Totally bizarre. I remember when that mass suicide hit the media in ’97. It was creepy to see the footage of the cameraman wandering through the house and passing by the various bunks where the Nike-clad members laid still, with their faces covered. I couldn’t get over the fact that underneath those sheets, those people were dead.
It’ll forever remain a mystery to me how some people can be lured into such cults, ideologies and such. I guess it works on those who are really seeking “what it all means,” beyond what “conventional” religions offer. But where can one draw the line between the rational and irrational?
On that note, have you heard of Braco the Gazer (pronounced BRAHT-zo)? This guy says absolutely nothing and all these people are convinced that he heals them with his gaze alone!
I definitely have long been fascinated with cults and New Religious Movements and I think studying them and their ways of preying on the credulous is even more important now that it was in the ’70s and ’80s when they were at their height.

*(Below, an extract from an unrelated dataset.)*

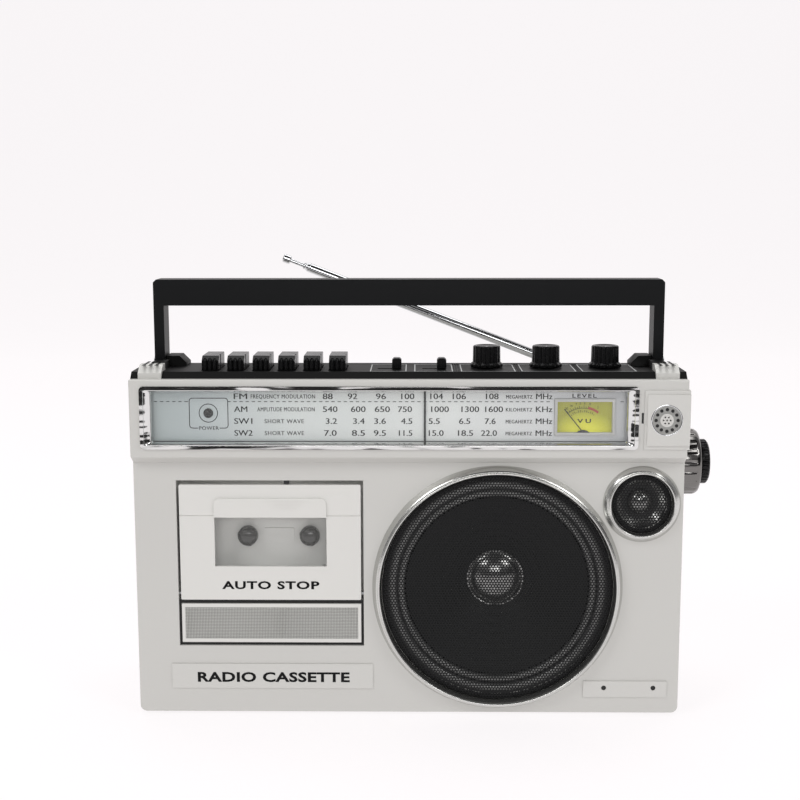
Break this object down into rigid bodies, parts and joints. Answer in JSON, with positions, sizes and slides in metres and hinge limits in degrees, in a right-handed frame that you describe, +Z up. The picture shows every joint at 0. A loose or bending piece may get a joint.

I was a senior in college when the Heaven’s Gate suicides happened and I remember it being one of the first news events I primarily experienced through the internet rather than cable news, mainly because of the group’s website being so hit by traffic that someone had to set up a mirror site. I do also remember seeing some of their recruitment chain emails on Usenet groups for Star Trek and The X-Files that I used to visit back in the mid-’90s.
Haven’t seen the above documentary but one I have been meaning to check out is Holy Hell, about the Buddhafield cult. I also highly recommend The Source Family documentary which I think is still on Netflix.
Oh yeah by all means, see Holy Hell. That’s a total trip…one of my favorite documentaries out there. Hahaha …if you’re in the mood for a double feature, also check out Jesus Camp too if you haven’t already.
::peeks in again:: oh and um…Going Clear…heard a lot about that one.